--- Exercise details ---
Only the lines from the one containing "Write part 3" through the one containing "inside = COAT_PLAY - COAT_SINK" are to be copied, exactly and with both ends kept.

--- Data to process ---
+--

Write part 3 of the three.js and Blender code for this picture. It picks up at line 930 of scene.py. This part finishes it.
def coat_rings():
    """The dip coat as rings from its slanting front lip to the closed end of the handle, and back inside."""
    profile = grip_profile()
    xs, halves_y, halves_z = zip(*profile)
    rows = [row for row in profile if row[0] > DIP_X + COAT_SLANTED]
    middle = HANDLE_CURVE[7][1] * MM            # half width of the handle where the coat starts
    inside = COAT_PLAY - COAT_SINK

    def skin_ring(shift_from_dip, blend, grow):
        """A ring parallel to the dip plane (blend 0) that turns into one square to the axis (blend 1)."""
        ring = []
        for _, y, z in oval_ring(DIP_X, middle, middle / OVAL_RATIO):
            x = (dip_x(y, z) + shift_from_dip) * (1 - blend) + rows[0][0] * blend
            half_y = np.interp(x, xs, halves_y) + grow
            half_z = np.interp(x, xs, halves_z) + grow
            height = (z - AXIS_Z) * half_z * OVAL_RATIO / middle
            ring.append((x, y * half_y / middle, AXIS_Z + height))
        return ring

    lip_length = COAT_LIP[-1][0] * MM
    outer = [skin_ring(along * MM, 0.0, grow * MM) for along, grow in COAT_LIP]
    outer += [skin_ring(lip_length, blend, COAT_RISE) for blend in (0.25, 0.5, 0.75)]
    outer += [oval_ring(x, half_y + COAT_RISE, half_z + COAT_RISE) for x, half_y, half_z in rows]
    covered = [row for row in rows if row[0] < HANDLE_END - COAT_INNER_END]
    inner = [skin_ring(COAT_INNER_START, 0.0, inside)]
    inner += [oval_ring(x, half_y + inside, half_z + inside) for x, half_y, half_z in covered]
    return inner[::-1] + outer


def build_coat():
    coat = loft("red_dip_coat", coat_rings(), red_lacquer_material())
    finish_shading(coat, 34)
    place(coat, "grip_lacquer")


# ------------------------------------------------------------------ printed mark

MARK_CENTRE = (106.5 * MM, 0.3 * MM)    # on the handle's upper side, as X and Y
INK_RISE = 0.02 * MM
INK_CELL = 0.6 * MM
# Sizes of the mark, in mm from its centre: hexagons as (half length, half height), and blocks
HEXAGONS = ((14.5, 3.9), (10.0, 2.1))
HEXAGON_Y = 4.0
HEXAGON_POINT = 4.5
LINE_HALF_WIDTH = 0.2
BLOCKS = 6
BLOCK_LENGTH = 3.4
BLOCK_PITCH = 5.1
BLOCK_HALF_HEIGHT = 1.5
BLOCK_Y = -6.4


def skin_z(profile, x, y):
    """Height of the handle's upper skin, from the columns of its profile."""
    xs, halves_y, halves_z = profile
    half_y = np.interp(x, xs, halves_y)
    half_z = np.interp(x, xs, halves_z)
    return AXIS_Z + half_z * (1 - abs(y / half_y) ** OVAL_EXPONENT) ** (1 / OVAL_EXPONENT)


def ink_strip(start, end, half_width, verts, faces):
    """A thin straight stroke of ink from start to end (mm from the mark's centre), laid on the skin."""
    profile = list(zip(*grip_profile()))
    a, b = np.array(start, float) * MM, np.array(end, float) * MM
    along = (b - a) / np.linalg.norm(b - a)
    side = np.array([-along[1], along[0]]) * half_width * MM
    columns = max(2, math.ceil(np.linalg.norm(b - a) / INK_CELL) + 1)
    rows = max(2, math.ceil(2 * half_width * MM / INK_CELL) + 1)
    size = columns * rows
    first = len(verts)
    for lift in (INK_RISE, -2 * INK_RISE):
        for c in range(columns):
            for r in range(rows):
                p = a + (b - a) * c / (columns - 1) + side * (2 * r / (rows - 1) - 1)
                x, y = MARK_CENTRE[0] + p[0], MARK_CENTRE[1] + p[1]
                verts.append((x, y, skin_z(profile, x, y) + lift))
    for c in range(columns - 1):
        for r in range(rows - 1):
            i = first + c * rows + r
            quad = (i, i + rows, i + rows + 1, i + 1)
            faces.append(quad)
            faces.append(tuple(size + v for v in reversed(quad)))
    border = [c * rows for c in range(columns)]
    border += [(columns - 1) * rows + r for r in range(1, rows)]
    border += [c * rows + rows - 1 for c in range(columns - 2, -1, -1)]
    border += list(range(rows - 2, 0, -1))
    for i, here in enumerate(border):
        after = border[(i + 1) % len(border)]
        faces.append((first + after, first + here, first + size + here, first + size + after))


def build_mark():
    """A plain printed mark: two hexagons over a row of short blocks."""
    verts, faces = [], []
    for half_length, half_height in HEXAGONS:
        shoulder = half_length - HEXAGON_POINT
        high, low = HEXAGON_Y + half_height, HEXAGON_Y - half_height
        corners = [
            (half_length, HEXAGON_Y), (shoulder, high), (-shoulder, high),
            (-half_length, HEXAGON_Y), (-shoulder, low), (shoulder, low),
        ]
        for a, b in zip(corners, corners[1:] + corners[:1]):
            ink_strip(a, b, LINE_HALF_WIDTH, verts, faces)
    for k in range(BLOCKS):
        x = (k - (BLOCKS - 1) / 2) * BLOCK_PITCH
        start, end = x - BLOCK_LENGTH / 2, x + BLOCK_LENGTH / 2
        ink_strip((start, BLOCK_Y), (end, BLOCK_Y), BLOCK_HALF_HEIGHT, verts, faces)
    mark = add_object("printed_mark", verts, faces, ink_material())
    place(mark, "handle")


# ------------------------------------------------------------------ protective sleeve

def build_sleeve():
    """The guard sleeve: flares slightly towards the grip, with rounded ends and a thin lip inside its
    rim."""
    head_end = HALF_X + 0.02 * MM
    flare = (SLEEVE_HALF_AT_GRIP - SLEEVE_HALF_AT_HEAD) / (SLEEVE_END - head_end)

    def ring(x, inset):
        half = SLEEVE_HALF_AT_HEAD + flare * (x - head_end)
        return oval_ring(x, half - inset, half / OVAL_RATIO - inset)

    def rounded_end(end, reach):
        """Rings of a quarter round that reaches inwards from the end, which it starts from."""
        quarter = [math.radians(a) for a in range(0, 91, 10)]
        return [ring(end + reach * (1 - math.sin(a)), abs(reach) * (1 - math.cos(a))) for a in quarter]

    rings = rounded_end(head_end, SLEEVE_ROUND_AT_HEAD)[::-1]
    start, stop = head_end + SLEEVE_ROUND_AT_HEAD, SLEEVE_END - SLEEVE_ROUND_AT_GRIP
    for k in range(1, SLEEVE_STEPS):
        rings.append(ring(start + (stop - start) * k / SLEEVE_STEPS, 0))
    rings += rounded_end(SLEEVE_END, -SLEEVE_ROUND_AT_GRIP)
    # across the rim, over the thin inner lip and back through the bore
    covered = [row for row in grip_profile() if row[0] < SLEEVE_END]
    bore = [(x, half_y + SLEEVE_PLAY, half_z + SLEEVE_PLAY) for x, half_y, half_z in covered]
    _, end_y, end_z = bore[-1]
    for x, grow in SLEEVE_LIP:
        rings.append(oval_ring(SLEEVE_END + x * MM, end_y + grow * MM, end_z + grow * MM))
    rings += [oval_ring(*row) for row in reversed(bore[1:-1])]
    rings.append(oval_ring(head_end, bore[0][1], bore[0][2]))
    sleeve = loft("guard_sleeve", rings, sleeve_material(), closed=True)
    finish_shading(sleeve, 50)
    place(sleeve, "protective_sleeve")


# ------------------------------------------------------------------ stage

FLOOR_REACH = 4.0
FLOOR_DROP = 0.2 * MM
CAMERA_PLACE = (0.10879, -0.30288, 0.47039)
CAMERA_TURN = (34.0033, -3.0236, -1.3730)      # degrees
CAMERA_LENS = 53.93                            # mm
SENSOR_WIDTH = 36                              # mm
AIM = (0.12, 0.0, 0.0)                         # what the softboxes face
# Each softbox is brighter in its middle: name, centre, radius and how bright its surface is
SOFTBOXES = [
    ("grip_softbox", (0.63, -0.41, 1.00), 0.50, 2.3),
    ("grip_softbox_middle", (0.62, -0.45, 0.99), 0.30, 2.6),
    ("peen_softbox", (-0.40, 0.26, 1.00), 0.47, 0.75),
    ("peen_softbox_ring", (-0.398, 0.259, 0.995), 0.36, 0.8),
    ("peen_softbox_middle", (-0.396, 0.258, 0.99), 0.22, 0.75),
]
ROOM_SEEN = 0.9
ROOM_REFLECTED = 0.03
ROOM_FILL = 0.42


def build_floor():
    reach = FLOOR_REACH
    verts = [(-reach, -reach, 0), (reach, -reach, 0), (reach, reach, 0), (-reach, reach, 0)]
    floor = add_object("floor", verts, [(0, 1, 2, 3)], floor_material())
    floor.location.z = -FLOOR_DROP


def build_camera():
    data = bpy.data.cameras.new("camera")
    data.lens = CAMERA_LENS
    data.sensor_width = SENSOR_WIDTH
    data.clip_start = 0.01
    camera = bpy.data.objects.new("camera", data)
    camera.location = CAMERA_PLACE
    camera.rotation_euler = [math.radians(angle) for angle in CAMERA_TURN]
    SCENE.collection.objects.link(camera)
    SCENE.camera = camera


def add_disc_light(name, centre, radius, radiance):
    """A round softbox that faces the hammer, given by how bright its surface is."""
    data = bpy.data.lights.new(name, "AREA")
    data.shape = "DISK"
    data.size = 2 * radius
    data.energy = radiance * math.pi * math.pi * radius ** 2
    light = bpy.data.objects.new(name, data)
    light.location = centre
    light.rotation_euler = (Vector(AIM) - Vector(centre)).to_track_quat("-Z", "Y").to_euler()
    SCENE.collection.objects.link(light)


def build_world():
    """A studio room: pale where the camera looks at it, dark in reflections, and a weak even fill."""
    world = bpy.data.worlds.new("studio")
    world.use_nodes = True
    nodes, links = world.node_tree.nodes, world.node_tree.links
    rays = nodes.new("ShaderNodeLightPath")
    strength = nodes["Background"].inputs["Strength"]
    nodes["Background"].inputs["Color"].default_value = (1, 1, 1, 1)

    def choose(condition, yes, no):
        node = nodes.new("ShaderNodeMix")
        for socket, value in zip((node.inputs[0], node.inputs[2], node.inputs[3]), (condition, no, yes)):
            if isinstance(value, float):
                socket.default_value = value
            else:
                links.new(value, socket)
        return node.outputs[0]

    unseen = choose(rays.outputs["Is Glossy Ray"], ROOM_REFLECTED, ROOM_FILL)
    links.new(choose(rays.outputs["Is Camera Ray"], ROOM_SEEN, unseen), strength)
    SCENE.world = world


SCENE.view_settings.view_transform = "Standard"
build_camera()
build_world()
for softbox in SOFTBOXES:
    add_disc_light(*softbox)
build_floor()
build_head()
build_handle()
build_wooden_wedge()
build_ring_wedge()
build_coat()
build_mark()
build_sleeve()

+--

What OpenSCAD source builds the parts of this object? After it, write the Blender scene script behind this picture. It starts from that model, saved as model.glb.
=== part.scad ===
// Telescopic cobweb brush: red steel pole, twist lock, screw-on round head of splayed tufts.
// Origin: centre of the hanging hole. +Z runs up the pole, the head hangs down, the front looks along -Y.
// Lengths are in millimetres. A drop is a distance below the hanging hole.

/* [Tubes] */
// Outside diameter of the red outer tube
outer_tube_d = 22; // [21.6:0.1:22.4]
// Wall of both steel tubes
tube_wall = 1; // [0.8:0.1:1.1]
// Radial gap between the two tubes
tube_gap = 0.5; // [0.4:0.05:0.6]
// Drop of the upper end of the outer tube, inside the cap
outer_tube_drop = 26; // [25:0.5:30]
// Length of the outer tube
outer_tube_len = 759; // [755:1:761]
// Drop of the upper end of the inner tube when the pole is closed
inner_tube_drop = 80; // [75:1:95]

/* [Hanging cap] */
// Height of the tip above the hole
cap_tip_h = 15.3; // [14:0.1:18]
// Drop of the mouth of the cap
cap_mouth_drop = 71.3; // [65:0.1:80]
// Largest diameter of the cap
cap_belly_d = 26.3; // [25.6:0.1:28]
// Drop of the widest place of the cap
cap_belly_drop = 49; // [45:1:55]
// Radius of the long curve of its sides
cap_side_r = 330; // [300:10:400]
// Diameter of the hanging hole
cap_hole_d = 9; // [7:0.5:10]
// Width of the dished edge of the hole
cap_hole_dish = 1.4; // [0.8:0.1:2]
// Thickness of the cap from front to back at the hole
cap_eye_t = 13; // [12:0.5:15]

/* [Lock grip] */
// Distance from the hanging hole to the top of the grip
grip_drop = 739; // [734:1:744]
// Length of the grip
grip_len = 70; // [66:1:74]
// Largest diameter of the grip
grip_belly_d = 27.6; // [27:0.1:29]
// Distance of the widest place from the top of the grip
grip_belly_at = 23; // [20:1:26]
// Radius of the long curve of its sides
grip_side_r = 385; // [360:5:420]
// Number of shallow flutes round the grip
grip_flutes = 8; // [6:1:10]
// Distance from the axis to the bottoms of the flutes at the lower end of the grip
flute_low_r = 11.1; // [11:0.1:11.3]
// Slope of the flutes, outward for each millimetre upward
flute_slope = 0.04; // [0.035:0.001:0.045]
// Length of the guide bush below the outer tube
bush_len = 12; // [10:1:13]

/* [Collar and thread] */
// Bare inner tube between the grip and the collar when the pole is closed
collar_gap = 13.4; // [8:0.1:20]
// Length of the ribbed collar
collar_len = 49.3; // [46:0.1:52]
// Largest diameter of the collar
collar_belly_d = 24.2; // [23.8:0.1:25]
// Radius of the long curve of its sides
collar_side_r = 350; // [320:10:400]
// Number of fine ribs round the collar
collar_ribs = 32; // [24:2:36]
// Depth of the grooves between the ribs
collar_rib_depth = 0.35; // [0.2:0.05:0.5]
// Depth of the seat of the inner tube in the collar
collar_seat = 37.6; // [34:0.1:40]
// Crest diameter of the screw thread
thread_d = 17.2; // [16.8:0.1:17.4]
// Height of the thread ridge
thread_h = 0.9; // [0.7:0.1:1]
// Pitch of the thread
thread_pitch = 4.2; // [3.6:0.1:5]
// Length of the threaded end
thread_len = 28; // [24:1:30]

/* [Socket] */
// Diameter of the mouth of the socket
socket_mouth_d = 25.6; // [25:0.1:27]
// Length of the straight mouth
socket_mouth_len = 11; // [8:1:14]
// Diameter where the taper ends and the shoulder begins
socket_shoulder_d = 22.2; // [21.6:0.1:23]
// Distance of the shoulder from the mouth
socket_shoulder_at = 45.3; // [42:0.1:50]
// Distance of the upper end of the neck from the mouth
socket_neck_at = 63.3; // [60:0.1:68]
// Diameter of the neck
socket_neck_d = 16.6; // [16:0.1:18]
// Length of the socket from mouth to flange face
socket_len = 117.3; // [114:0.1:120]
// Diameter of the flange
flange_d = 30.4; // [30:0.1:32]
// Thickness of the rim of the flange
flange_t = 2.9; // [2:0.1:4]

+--

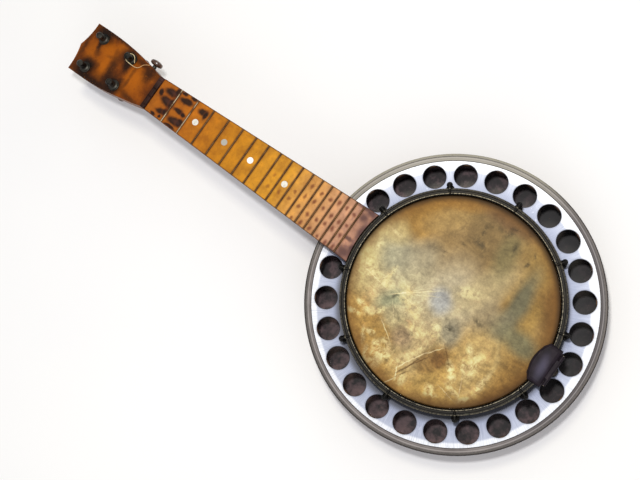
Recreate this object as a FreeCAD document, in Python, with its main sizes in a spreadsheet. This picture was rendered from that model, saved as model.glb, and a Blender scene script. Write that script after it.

+--

--- Output for this exercise ---
Write part 3 of the three.js and Blender code for this picture. It picks up at line 930 of scene.py. This part finishes it.
def coat_rings():
    """The dip coat as rings from its slanting front lip to the closed end of the handle, and back inside."""
    profile = grip_profile()
    xs, halves_y, halves_z = zip(*profile)
    rows = [row for row in profile if row[0] > DIP_X + COAT_SLANTED]
    middle = HANDLE_CURVE[7][1] * MM            # half width of the handle where the coat starts
    inside = COAT_PLAY - COAT_SINK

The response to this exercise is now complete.